*Description of the task*. Find the word "with" in the records below. List each line containing it.

*The records*.
--- begin ---

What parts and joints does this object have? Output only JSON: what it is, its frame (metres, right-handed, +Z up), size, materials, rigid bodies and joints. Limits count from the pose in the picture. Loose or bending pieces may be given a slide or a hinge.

--- end ---
--- begin ---

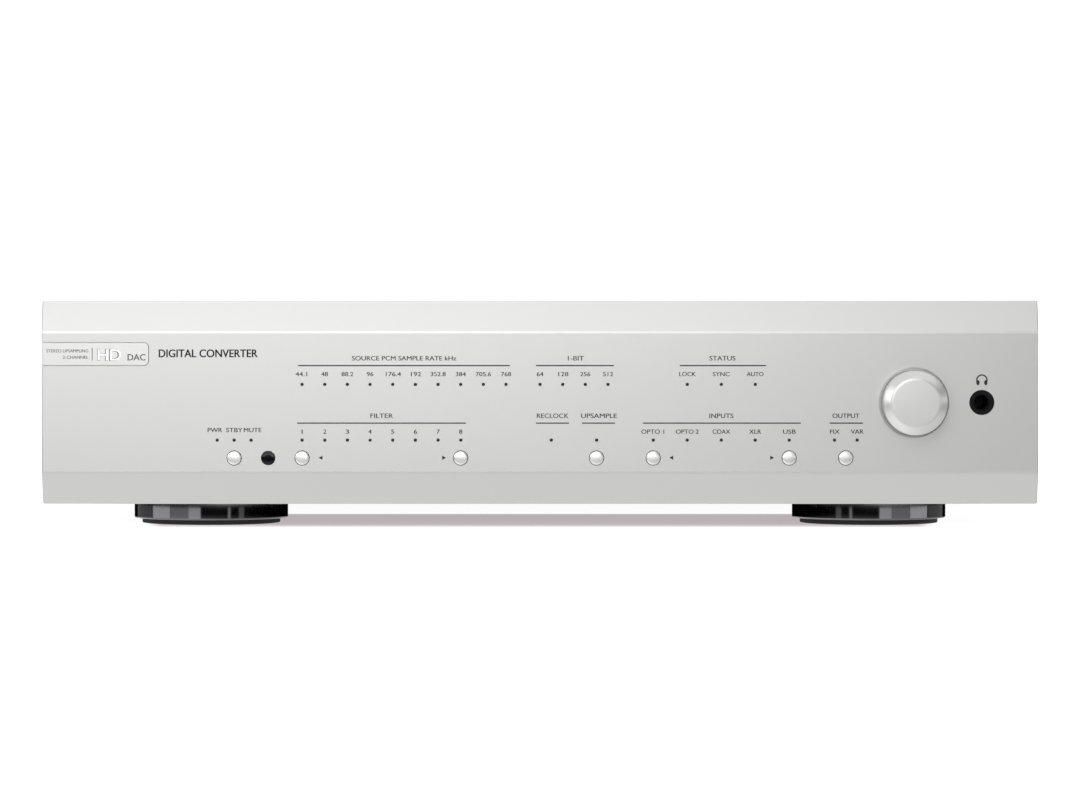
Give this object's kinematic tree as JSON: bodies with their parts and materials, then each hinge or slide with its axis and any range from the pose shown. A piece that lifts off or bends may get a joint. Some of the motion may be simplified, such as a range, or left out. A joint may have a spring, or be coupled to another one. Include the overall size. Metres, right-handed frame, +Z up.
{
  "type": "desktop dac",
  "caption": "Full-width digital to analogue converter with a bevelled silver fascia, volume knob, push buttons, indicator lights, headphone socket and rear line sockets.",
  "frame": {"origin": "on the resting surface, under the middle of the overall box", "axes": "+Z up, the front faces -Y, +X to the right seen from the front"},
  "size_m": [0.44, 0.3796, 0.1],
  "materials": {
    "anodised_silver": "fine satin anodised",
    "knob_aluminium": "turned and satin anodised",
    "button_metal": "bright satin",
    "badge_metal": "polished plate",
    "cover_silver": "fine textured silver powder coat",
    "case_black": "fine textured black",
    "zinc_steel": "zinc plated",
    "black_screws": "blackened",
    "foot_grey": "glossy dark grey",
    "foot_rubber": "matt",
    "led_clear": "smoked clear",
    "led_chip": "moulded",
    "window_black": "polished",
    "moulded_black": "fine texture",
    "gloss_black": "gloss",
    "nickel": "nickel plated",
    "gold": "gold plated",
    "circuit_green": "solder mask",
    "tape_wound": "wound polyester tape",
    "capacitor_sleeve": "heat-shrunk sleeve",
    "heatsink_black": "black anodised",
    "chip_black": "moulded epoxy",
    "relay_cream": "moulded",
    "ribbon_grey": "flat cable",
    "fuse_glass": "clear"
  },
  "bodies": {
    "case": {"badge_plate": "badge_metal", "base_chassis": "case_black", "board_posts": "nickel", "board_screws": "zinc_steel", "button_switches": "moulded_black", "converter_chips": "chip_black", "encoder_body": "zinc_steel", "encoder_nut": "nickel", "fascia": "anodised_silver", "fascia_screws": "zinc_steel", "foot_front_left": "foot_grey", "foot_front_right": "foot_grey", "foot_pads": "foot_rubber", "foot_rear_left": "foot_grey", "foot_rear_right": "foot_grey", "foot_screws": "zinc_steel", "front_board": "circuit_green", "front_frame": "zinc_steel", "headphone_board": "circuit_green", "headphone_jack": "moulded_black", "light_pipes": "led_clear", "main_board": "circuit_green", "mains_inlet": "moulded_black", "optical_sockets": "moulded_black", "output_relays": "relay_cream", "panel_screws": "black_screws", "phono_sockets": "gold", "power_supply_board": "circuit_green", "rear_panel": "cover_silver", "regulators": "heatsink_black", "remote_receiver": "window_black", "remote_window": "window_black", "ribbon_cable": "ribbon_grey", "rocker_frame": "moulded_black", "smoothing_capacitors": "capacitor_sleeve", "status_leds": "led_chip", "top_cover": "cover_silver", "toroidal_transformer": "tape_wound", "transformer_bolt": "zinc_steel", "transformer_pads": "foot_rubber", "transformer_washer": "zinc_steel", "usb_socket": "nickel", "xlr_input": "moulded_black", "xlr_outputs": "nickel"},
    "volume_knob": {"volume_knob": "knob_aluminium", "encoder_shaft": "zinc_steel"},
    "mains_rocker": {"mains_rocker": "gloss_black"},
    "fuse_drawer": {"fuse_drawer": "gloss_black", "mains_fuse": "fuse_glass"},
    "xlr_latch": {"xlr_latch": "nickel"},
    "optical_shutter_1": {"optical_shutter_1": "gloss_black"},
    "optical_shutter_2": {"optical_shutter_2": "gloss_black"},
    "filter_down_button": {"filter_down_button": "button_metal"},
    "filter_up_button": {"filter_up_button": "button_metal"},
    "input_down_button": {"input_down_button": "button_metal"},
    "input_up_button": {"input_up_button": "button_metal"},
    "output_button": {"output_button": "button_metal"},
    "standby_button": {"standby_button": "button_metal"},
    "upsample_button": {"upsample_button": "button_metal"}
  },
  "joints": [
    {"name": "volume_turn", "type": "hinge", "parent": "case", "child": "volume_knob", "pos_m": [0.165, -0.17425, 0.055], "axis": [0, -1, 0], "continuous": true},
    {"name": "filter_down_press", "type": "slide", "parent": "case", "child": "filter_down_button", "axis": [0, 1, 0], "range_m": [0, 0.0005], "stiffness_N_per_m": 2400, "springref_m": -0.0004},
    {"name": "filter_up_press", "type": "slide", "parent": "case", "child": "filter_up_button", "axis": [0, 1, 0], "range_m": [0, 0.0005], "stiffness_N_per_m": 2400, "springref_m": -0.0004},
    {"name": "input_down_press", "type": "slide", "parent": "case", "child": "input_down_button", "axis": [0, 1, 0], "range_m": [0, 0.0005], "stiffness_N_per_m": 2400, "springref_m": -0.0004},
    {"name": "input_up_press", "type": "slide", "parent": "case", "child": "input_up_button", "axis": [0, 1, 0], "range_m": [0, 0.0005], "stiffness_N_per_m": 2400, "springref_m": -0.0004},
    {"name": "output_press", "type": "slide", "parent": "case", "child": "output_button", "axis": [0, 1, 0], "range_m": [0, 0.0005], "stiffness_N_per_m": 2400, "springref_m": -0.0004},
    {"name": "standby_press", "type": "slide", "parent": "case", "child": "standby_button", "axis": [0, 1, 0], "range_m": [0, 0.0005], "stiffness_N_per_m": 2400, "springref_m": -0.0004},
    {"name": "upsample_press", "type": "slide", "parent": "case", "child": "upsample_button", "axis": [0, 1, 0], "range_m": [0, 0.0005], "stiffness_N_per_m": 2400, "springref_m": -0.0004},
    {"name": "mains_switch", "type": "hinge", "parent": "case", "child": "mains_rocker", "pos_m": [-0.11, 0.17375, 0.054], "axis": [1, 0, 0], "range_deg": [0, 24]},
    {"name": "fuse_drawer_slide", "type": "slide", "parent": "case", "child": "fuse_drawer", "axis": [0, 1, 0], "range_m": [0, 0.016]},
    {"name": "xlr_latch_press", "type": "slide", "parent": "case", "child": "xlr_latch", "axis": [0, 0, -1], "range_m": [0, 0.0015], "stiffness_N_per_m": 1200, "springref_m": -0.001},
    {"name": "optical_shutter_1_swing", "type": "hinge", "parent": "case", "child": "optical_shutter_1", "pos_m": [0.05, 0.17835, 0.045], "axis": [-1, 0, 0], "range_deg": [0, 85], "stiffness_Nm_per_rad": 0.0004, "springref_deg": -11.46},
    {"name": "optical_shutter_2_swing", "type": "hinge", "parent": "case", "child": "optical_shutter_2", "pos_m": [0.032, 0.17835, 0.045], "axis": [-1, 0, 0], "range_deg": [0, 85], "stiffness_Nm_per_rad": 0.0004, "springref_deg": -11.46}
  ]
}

--- end ---

*Result below*.
Give this object's kinematic tree as JSON: bodies with their parts and materials, then each hinge or slide with its axis and any range from the pose shown. A piece that lifts off or bends may get a joint. Some of the motion may be simplified, such as a range, or left out. A joint may have a spring, or be coupled to another one. Include the overall size. Metres, right-handed frame, +Z up.
  "caption": "Full-width digital to analogue converter with a bevelled silver fascia, volume knob, push buttons, indicator lights, headphone socket and rear line sockets.",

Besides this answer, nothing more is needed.